Director CHARLES B. PIERCE, who happily spoiled some slumber in my youth with ‘72s THE LEGEND OF BOGGY CREEK, is also responsible for sibling pseudo-documentary THE TOWN THAT DREADED SUNDOWN. I have to give praise to PIERCE, he did so much with so little and his influence on horror films directly or indirectly is mucho grande. I sometimes wish that TOWN was more traditionally structured than it is, but who is to say how much of its hemming and hawing contributes to the segments that auspiciously burn? I’ll be honest with you, my brain has a slight tendency to fog and twiddle its mini brain-thumbs when subjected to police procedurals and this movie spends a smidge too much time with the men in uniform for my taste, but when it indulges the weird workings of its “Phantom Killer,” it hits a raw primal nerve. Horror fans weaned on the actions of silent, masked eighties killers may find the scares here borderline commonplace but I pity the poor souls who saw this one in a drive-in in 1976. What a ride home that must have been.
TOWN is loosely based on the true story of the “Moonlight Killer” who murdered five people and scared the crap out of countless more in Texarkana, Arkansas circa 1946. Although the film isn’t a slave to the facts it presents itself as a documentary with a voice over and a statement that only the names have been changed. Ingeniously the film breaks from its doc-identity whenever the hell it pleases and it’s almost like having someone telling you a story and then pushing you into the room where it is currently taking place.

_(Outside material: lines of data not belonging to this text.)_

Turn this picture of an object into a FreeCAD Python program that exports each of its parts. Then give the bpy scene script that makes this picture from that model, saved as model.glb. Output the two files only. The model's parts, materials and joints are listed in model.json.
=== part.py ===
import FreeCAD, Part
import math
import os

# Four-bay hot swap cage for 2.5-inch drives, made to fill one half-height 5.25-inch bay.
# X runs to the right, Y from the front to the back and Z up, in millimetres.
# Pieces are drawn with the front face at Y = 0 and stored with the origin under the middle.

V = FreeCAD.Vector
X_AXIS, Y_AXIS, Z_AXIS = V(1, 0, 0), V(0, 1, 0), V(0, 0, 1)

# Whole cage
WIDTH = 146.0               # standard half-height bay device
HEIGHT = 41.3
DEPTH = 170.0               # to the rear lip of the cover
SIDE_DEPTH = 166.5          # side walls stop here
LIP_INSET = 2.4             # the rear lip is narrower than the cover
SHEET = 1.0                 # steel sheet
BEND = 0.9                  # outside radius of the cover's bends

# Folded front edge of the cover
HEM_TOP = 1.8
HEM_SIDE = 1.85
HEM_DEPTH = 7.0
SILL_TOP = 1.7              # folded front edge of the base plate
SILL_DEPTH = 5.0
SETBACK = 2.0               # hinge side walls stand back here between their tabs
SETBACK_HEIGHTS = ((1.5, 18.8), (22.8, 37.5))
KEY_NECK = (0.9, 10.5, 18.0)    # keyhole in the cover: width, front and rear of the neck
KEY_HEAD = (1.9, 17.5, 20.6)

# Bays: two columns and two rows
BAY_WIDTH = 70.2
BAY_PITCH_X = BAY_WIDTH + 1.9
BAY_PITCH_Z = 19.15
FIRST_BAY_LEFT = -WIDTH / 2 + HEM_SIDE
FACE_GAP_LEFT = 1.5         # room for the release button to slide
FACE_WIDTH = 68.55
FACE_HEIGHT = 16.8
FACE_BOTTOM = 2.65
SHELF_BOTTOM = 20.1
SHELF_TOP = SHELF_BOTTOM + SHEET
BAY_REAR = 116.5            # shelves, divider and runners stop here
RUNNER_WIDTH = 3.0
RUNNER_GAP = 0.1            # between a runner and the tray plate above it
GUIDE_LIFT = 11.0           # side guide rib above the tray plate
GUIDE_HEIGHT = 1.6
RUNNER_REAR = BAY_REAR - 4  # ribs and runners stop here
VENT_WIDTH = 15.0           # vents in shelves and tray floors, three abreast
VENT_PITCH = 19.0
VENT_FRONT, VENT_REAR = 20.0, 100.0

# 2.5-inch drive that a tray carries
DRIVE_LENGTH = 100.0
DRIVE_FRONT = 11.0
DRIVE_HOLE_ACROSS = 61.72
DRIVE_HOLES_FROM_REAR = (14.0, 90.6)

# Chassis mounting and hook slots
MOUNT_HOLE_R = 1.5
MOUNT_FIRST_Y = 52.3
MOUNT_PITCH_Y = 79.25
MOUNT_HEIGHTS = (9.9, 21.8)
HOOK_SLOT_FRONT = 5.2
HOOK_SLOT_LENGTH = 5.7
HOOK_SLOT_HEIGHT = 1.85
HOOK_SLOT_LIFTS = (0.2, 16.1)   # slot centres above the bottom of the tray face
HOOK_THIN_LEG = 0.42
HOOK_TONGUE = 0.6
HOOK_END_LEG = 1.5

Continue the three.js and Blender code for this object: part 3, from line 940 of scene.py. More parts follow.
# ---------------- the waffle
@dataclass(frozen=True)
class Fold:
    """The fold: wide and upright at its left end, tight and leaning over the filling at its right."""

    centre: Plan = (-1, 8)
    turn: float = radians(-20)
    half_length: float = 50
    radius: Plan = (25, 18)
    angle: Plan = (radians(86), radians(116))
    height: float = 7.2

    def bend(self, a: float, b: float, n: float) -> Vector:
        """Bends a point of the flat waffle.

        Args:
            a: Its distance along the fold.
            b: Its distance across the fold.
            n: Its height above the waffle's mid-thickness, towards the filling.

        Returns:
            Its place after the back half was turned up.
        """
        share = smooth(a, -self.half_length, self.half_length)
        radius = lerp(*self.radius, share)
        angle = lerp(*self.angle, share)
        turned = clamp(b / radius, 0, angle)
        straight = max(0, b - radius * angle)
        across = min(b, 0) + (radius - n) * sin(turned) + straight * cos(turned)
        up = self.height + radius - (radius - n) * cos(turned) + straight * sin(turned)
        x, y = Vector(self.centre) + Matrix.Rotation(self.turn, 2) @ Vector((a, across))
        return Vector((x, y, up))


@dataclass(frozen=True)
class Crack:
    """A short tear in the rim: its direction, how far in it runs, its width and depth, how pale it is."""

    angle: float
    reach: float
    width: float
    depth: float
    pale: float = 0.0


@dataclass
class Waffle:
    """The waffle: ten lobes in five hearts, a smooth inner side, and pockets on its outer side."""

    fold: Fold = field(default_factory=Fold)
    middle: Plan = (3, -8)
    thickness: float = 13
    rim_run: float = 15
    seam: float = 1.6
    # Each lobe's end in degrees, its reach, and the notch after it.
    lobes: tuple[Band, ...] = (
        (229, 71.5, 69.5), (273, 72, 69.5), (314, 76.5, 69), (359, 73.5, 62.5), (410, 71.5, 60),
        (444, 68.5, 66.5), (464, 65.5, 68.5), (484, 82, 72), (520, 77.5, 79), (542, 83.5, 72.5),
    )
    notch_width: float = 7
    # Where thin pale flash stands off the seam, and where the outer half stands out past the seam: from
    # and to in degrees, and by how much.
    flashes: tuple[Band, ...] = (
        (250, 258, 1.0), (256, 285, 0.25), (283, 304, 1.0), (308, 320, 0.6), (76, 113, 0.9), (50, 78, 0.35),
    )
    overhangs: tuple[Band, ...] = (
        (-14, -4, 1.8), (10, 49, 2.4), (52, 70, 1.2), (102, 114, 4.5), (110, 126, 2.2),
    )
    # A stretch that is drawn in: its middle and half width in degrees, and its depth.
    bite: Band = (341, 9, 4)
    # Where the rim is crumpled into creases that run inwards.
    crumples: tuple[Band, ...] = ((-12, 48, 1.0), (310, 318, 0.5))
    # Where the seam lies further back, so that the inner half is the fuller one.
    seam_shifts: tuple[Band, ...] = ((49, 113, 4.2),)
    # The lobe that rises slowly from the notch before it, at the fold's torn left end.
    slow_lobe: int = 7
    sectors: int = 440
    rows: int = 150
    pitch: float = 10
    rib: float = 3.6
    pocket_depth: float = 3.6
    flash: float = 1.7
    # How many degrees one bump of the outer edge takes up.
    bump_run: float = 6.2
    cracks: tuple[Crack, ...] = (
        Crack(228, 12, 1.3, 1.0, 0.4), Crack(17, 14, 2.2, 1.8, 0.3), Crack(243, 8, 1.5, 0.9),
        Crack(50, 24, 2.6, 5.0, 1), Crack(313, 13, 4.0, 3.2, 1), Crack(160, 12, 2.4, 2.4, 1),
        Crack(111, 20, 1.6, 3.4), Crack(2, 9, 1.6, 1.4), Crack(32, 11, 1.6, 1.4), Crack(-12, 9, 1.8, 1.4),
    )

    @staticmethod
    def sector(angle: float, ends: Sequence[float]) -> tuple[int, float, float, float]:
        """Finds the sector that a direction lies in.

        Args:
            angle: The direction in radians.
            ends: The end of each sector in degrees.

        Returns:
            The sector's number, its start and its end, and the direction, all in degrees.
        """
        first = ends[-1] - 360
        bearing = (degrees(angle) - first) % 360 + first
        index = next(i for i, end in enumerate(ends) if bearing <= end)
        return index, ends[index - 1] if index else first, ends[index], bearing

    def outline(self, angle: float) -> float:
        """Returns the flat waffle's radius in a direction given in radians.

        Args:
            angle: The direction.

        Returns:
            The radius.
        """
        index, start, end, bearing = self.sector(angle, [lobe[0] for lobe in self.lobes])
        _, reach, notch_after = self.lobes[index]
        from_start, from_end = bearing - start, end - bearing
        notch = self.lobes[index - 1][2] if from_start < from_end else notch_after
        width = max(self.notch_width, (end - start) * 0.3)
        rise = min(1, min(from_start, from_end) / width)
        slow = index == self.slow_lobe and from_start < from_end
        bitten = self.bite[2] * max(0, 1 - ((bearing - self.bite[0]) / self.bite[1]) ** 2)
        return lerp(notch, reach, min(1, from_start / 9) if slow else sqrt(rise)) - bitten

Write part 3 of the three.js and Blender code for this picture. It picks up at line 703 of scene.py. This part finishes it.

PIERCE tends to walk an indirect line and I’m not sure if all of the film’s multiple back and forth tonal changes work for me. The director himself, in the role of patrolman “Sparkplug,” plays foil to BEN JOHNSON’s straight shooter Capt. Morales as quirky comedy relief (or perhaps to illustrate the sweet natured goodness of the town) but once you get a taste for the movie’s darker talents, the levity can be distracting. In the end though, that may just be a matter of my own taste. Because it could, I’d rather that the movie just drag the viewer through the mud but I’d hate to pull a card and watch the whole house come down. As is, the film delivers when it needs to and perhaps it is its sometimes-sunny disposition that makes the moments of terror feel like such authentic invasions on everyday tranquility. Indeed PIERCE may have known exactly what he was doing. How else to explain the clever casting of perceived “girl next door” DAWN WELLS (GILLIGAN’S ISLAND’s Mary Ann) as a victim? What better way to cut to the chase when visualizing the heart of a small town being attacked?
Anyway, my impetus for this post is really to point you as soon as possible to the fact that THE TOWN THAT DREADED SUNDOWN is on YouTube as we speak in rather amazing looking widescreen form. Rumor has it that some nice gent grabbed a French DVD and the sound from an English language VHS tape and mashed them together to wondrous effect. T.T.D.S. has never been on DVD and the VHS edition is croppy/crappy and excessively dark in places so this may be your best shot at viewing this movie adequately. I know YouTube is not the best way to watch a movie but it’s the best way to watch THIS movie right now. If you’ve only seen the VHS you will be impressed by the film’s sharpness and the fact that PIERCE really does have a good eye for composition. Scenes previously hard to decipher are now sufficiently clear. Turn off the lights, hook up earphones or a speaker, press the “Full Screen” option on the right corner of the YouTube frame and sit back and enjoy HERE. Who knows when it’ll get yanked?
Due to trauma-stalgia I think I might enjoy the swampy styling of BOGGY over DREADED but there’s much to appreciate in PIERCE’s later film too. Both films have that legend-being-told-over-a-fire vibe and capture a recognizable quiet night community-shared paranoia. As I said I feel this one jumps the tracks at intervals but there is an overall sense of mystery (the killer was never caught) and a wonderful lost in time rural landscape to consider too. Plus the killer, with his eye-holed sack hood looks an awful lot like one of the genres most famous horror icons…John Merrick. Ha, you thought I was going to say Jason Voorhees in F13:P2 didn’t you? Curve ball!